Quatre ans après son inscription, les résultats scolaires de Khairatou se sont avérés encourageants. Et l'élève, qui figure parmi les meilleurs de son niveau, va passer en classe de CM 1 à la prochaine rentrée scolaire 2015-2016 au grand plaisir de ses parents, qui disaient n'avoir pourtant pas cru au début qu'elle pourrait y arriver. Le directeur de l'établissement M Souley Abdou dit d'elle ''une élève battante et courageuse dont les performances scolaires progressent chaque année''. Ce dernier a apprécié hautement cette prouesse de Khairatou. Lorsqu'on lui demande si elle pense qu'elle peut aller plus loin dans ses études la jeune fille affiche une détermination sans équivoque. ''Je ne suis pas destinée forcément à être mendiante parce que je suis handicapée. Moi aussi j'ai le droit à l'éducation comme tous les enfants, d'aller à l'école pour apprendre afin d'étudier pour, plus tard, gagner ma vie dignement. A mon avis ce n'est pas le fait que je sois boiteuse qui va m'en empêcher. Tous les enfants handicapés doivent bénéficier de soutien de l'Etat et des partenaires pour aller à l'école" dit-elle.
Décomplexée depuis qu'elle a commencé à fréquenter, grâce au soutien et surtout à l'affection et l'engagement de ses enseignants, Khairatou dit ne déplorer aucune stigmatisation, ni provocation ou intimidation de la part de ses condisciples avec lesquels elle partage non seulement la classe mais aussi l'aire de la récréation. Etant une élève à part entière et fréquentant la même école avec les enfants dits "normaux". La jeune fille se dit prête à aller plus loin sur le chemin de l'école pour réaliser son rêve en précisant qu'elle veut devenir journaliste ou enseignante. Et cela est bien possible avec l'appui de l'ONG handicap International et
l'UNICEF qu'elle a tenu à remercier pour lui avoir montré la voie et l'avoir soutenue comme les dizaines d'autres enfants handicapés de Maradi qui ont bénéficié d'appuis divers de ces organisations, selon leur handicap.

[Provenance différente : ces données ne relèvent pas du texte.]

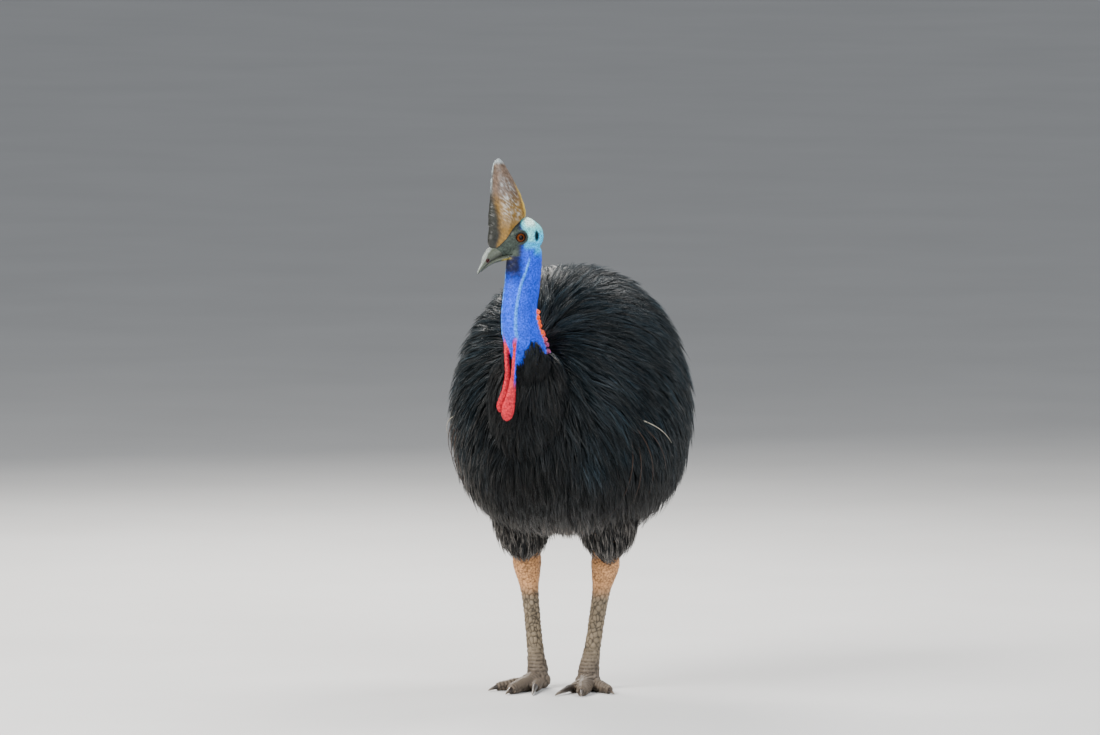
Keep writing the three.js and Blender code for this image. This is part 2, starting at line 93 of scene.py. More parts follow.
# Legs: each joint's distance from the line midway between them, its place front to back, and its
# height. That line lies a little to the bird's right, where STANCE says.
STANCE = -13
HOCK = {"side": 104, "back": 62, "height": 322}
ANKLE = {"side": 67, "back": 30, "height": 40}
FOOT_TURN = math.radians(9)
TOES = {
    "inner": {"turn": -20, "reach": 92, "girth": 16, "claw": 104, "claw_girth": 9},
    "middle": {"turn": 0, "reach": 158, "girth": 19, "claw": 42, "claw_girth": 8},
    "outer": {"turn": 31, "reach": 118, "girth": 16, "claw": 36, "claw_girth": 7},
}

# Scales of the bare legs: the cells of the plates below and of the fine scales above, the
# heights between which they change, where they end, and the pitch of the plates that cross
# the toes and the front of the leg just above them.
PLATE_CELL, FINE_CELL = (11.5, 11.5, 13.5), (9, 9, 6)
FINE_FROM = (235, 285)
SCALES_TOP = 400
TOE_PITCH, FRONT_PITCH = 11, 9

# Wing: where it leaves the flank, as shares of the body's reach, and its bare quills, with
# their heights over the skin from root to tip.
WING = {
    "root": (0.78, -0.62, 0.1), "quills": 5, "long": 225, "girth": 2.8, "heights": (-4, 14, 26, 32, 34, 34),
}

# Camera: the view round the bird, how far off, and the width that the picture takes in.
VIEW = {"azimuth": 15, "elevation": 5, "distance": 40000, "width": 2805, "across": -38, "height": 822}
SENSOR = 36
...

En effet, en plus du soutien moral apporté aux élèves handicapés, certains élèves ont bénéficié des soutiens médicaux mais les établissements scolaires ont aussi bénéficié d'ouvrages et d'infrastructures pour accompagner les élèves. A l'école Diori 1 de Maradi par exemple, il a été réalisé des rampes de passage pour handicapé, des latrines et des tableaux abaissés, tous adaptés à la situation du handicap des enfants sans compter le système de suivi des enfants instauré pour les accompagner à l'école comme à la maison. Khairatou Ibrahim Laouali, s'en réjoui et souhaite disposer d'un moyen de locomotion à savoir un vélo tricycle pour soulager ses souffrances lors de ses déplacements à l'instar d'autres enfants qui en ont déjà bénéficié. La situation de Khairatou est un cas très encourageant surtout quand on sait que de nos jours des milliers d'enfants nigériens sont écartés du système éducatif à cause de leur handicap.
L'exemple du PMEIM mis en œuvre à Maradi mérite d'être vulgarisé, voire généralisé dans tout le pays pour que tout enfant, quel qu'en soit son handicap puisse bénéficier d'accompagnement pour jouir de son droit à l'éducation afin que le handicap ne soit plus un obstacle à la jouissance du droit à l'éducation d'un enfant tel que cela est consacré par les différents instruments juridiques internationaux, régionaux et nationaux.